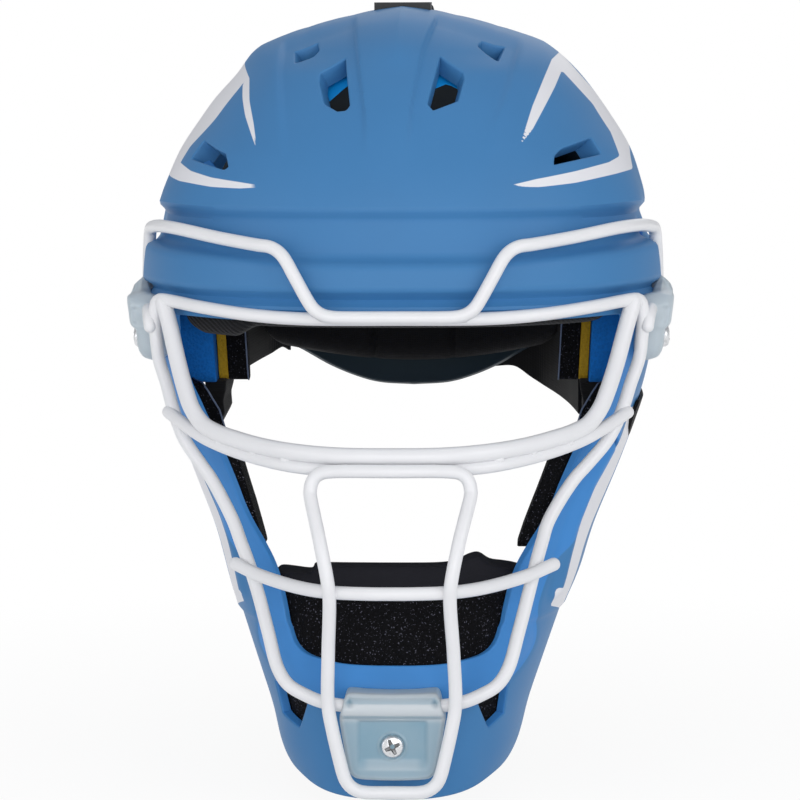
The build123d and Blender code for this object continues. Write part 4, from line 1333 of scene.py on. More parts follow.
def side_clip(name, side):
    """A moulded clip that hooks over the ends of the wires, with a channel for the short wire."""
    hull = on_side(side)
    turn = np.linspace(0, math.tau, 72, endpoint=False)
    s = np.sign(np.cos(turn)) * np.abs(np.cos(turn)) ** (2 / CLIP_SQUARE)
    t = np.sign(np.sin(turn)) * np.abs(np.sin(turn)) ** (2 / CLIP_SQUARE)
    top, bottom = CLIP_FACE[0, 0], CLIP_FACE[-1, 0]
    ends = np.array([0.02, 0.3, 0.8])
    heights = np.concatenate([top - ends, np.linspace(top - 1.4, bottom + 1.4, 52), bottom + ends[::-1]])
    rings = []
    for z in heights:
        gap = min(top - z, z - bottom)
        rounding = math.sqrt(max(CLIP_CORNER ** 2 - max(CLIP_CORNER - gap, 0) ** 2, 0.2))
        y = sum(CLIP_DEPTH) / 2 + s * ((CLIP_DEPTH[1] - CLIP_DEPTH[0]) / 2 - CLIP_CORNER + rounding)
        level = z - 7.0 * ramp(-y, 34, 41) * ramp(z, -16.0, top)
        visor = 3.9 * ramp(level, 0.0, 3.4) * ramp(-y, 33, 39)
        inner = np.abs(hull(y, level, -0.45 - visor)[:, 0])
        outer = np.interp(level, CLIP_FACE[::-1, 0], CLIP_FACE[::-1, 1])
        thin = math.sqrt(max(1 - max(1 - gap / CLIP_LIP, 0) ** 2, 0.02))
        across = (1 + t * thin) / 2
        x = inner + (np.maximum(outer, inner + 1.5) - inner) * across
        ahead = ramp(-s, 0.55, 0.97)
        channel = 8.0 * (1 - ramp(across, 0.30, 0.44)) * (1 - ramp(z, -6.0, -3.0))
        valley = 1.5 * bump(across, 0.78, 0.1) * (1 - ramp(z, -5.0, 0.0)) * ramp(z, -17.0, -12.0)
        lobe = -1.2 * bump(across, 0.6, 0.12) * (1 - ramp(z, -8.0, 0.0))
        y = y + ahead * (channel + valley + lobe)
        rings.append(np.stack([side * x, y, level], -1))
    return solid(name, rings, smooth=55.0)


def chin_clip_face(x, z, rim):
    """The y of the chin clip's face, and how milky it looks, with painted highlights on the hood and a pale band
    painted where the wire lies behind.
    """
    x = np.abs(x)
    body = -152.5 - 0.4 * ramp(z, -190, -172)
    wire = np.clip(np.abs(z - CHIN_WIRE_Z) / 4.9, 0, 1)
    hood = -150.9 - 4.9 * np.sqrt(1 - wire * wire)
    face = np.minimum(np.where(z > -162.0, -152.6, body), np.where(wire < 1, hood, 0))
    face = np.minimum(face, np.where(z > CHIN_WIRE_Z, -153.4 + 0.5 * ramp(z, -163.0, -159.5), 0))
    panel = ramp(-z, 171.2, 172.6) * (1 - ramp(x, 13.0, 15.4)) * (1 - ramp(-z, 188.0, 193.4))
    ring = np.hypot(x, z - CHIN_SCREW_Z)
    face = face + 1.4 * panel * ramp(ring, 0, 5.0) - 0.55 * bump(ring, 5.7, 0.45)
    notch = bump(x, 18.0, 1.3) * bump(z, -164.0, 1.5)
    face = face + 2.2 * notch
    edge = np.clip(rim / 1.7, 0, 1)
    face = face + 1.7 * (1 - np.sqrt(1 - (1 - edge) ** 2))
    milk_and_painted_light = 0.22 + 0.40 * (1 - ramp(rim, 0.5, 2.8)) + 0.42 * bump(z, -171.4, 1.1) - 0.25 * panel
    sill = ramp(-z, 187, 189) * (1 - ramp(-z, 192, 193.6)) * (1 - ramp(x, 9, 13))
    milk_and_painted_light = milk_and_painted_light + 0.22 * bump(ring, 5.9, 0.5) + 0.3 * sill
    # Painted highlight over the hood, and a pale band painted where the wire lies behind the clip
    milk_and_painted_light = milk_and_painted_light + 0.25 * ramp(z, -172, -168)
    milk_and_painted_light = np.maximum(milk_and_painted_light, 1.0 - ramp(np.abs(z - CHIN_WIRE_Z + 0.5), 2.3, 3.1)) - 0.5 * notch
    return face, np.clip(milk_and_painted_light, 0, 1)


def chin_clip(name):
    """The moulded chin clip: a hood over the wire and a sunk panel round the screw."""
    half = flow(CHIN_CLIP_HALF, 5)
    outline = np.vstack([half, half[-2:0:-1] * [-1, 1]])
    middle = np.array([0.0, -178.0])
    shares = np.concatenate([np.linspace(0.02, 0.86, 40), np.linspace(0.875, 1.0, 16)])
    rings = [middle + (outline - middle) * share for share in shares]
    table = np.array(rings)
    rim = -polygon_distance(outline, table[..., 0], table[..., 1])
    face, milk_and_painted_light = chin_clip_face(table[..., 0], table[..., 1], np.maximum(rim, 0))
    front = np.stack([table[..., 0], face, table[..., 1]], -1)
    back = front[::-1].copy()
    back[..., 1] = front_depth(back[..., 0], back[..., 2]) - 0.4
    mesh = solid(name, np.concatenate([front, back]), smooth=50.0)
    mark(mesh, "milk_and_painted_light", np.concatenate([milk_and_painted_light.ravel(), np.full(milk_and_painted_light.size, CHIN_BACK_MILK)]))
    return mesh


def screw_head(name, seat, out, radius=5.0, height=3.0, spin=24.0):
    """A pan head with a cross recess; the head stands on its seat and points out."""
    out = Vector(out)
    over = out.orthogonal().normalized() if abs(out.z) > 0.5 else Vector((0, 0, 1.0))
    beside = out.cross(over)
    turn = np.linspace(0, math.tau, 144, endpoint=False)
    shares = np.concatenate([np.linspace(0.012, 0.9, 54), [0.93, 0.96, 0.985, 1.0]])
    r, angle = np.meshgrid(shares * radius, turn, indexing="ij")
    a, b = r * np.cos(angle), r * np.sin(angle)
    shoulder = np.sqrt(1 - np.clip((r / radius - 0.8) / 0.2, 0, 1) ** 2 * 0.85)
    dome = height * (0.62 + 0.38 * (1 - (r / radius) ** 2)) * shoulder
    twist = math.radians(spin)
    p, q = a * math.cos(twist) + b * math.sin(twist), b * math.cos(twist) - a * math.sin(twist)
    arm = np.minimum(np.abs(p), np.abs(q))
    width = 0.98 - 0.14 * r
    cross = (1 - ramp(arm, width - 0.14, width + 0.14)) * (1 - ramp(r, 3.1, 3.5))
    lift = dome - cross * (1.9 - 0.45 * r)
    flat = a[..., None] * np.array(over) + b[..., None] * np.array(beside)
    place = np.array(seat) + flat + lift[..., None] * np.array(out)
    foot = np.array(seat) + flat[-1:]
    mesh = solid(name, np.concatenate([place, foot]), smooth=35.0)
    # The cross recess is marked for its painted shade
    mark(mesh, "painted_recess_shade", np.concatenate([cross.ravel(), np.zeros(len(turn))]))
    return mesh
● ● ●
| WHAT YOU WILL DO |
Print the whole listing exactly as it is.

| ANSWER TO THIS TASK |
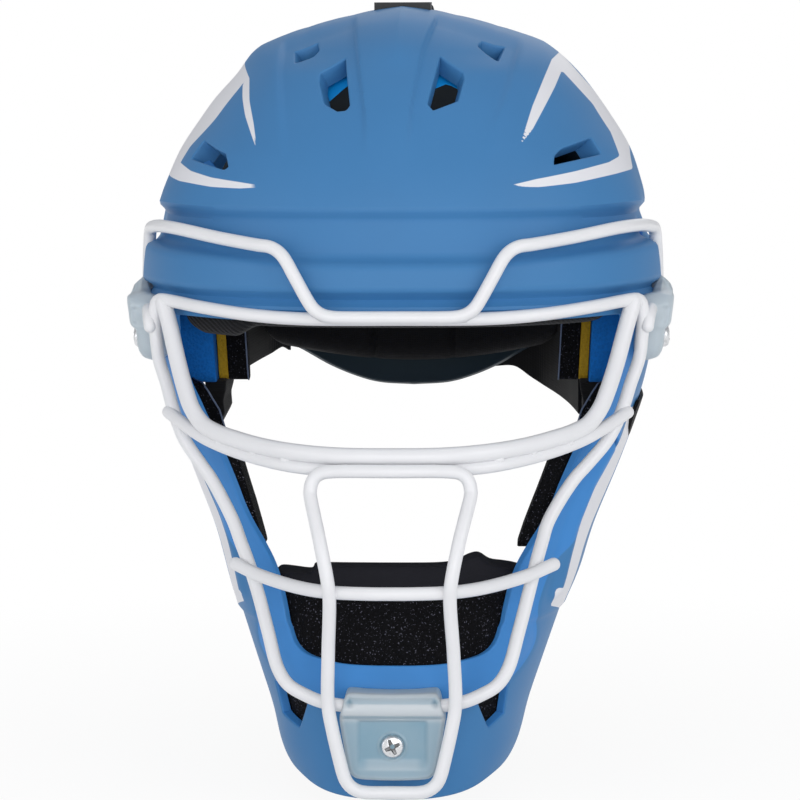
The build123d and Blender code for this object continues. Write part 4, from line 1333 of scene.py on. More parts follow.
def side_clip(name, side):
    """A moulded clip that hooks over the ends of the wires, with a channel for the short wire."""
    hull = on_side(side)
    turn = np.linspace(0, math.tau, 72, endpoint=False)
    s = np.sign(np.cos(turn)) * np.abs(np.cos(turn)) ** (2 / CLIP_SQUARE)
    t = np.sign(np.sin(turn)) * np.abs(np.sin(turn)) ** (2 / CLIP_SQUARE)
    top, bottom = CLIP_FACE[0, 0], CLIP_FACE[-1, 0]
    ends = np.array([0.02, 0.3, 0.8])
    heights = np.concatenate([top - ends, np.linspace(top - 1.4, bottom + 1.4, 52), bottom + ends[::-1]])
    rings = []
    for z in heights:
        gap = min(top - z, z - bottom)
        rounding = math.sqrt(max(CLIP_CORNER ** 2 - max(CLIP_CORNER - gap, 0) ** 2, 0.2))
        y = sum(CLIP_DEPTH) / 2 + s * ((CLIP_DEPTH[1] - CLIP_DEPTH[0]) / 2 - CLIP_CORNER + rounding)
        level = z - 7.0 * ramp(-y, 34, 41) * ramp(z, -16.0, top)
        visor = 3.9 * ramp(level, 0.0, 3.4) * ramp(-y, 33, 39)
        inner = np.abs(hull(y, level, -0.45 - visor)[:, 0])
        outer = np.interp(level, CLIP_FACE[::-1, 0], CLIP_FACE[::-1, 1])
        thin = math.sqrt(max(1 - max(1 - gap / CLIP_LIP, 0) ** 2, 0.02))
        across = (1 + t * thin) / 2
        x = inner + (np.maximum(outer, inner + 1.5) - inner) * across
        ahead = ramp(-s, 0.55, 0.97)
        channel = 8.0 * (1 - ramp(across, 0.30, 0.44)) * (1 - ramp(z, -6.0, -3.0))
        valley = 1.5 * bump(across, 0.78, 0.1) * (1 - ramp(z, -5.0, 0.0)) * ramp(z, -17.0, -12.0)
        lobe = -1.2 * bump(across, 0.6, 0.12) * (1 - ramp(z, -8.0, 0.0))
        y = y + ahead * (channel + valley + lobe)
        rings.append(np.stack([side * x, y, level], -1))
    return solid(name, rings, smooth=55.0)


def chin_clip_face(x, z, rim):
    """The y of the chin clip's face, and how milky it looks, with painted highlights on the hood and a pale band
    painted where the wire lies behind.
    """
    x = np.abs(x)
    body = -152.5 - 0.4 * ramp(z, -190, -172)
    wire = np.clip(np.abs(z - CHIN_WIRE_Z) / 4.9, 0, 1)
    hood = -150.9 - 4.9 * np.sqrt(1 - wire * wire)
    face = np.minimum(np.where(z > -162.0, -152.6, body), np.where(wire < 1, hood, 0))
    face = np.minimum(face, np.where(z > CHIN_WIRE_Z, -153.4 + 0.5 * ramp(z, -163.0, -159.5), 0))
    panel = ramp(-z, 171.2, 172.6) * (1 - ramp(x, 13.0, 15.4)) * (1 - ramp(-z, 188.0, 193.4))
    ring = np.hypot(x, z - CHIN_SCREW_Z)
    face = face + 1.4 * panel * ramp(ring, 0, 5.0) - 0.55 * bump(ring, 5.7, 0.45)
    notch = bump(x, 18.0, 1.3) * bump(z, -164.0, 1.5)
    face = face + 2.2 * notch
    edge = np.clip(rim / 1.7, 0, 1)
    face = face + 1.7 * (1 - np.sqrt(1 - (1 - edge) ** 2))
    milk_and_painted_light = 0.22 + 0.40 * (1 - ramp(rim, 0.5, 2.8)) + 0.42 * bump(z, -171.4, 1.1) - 0.25 * panel
    sill = ramp(-z, 187, 189) * (1 - ramp(-z, 192, 193.6)) * (1 - ramp(x, 9, 13))
    milk_and_painted_light = milk_and_painted_light + 0.22 * bump(ring, 5.9, 0.5) + 0.3 * sill
    # Painted highlight over the hood, and a pale band painted where the wire lies behind the clip
    milk_and_painted_light = milk_and_painted_light + 0.25 * ramp(z, -172, -168)
    milk_and_painted_light = np.maximum(milk_and_painted_light, 1.0 - ramp(np.abs(z - CHIN_WIRE_Z + 0.5), 2.3, 3.1)) - 0.5 * notch
    return face, np.clip(milk_and_painted_light, 0, 1)


def chin_clip(name):
    """The moulded chin clip: a hood over the wire and a sunk panel round the screw."""
    half = flow(CHIN_CLIP_HALF, 5)
    outline = np.vstack([half, half[-2:0:-1] * [-1, 1]])
    middle = np.array([0.0, -178.0])
    shares = np.concatenate([np.linspace(0.02, 0.86, 40), np.linspace(0.875, 1.0, 16)])
    rings = [middle + (outline - middle) * share for share in shares]
    table = np.array(rings)
    rim = -polygon_distance(outline, table[..., 0], table[..., 1])
    face, milk_and_painted_light = chin_clip_face(table[..., 0], table[..., 1], np.maximum(rim, 0))
    front = np.stack([table[..., 0], face, table[..., 1]], -1)
    back = front[::-1].copy()
    back[..., 1] = front_depth(back[..., 0], back[..., 2]) - 0.4
    mesh = solid(name, np.concatenate([front, back]), smooth=50.0)
    mark(mesh, "milk_and_painted_light", np.concatenate([milk_and_painted_light.ravel(), np.full(milk_and_painted_light.size, CHIN_BACK_MILK)]))
    return mesh


def screw_head(name, seat, out, radius=5.0, height=3.0, spin=24.0):
    """A pan head with a cross recess; the head stands on its seat and points out."""
    out = Vector(out)
    over = out.orthogonal().normalized() if abs(out.z) > 0.5 else Vector((0, 0, 1.0))
    beside = out.cross(over)
    turn = np.linspace(0, math.tau, 144, endpoint=False)
    shares = np.concatenate([np.linspace(0.012, 0.9, 54), [0.93, 0.96, 0.985, 1.0]])
    r, angle = np.meshgrid(shares * radius, turn, indexing="ij")
    a, b = r * np.cos(angle), r * np.sin(angle)
    shoulder = np.sqrt(1 - np.clip((r / radius - 0.8) / 0.2, 0, 1) ** 2 * 0.85)
    dome = height * (0.62 + 0.38 * (1 - (r / radius) ** 2)) * shoulder
    twist = math.radians(spin)
    p, q = a * math.cos(twist) + b * math.sin(twist), b * math.cos(twist) - a * math.sin(twist)
    arm = np.minimum(np.abs(p), np.abs(q))
    width = 0.98 - 0.14 * r
    cross = (1 - ramp(arm, width - 0.14, width + 0.14)) * (1 - ramp(r, 3.1, 3.5))
    lift = dome - cross * (1.9 - 0.45 * r)
    flat = a[..., None] * np.array(over) + b[..., None] * np.array(beside)
    place = np.array(seat) + flat + lift[..., None] * np.array(out)
    foot = np.array(seat) + flat[-1:]
    mesh = solid(name, np.concatenate([place, foot]), smooth=35.0)
    # The cross recess is marked for its painted shade
    mark(mesh, "painted_recess_shade", np.concatenate([cross.ravel(), np.zeros(len(turn))]))
    return mesh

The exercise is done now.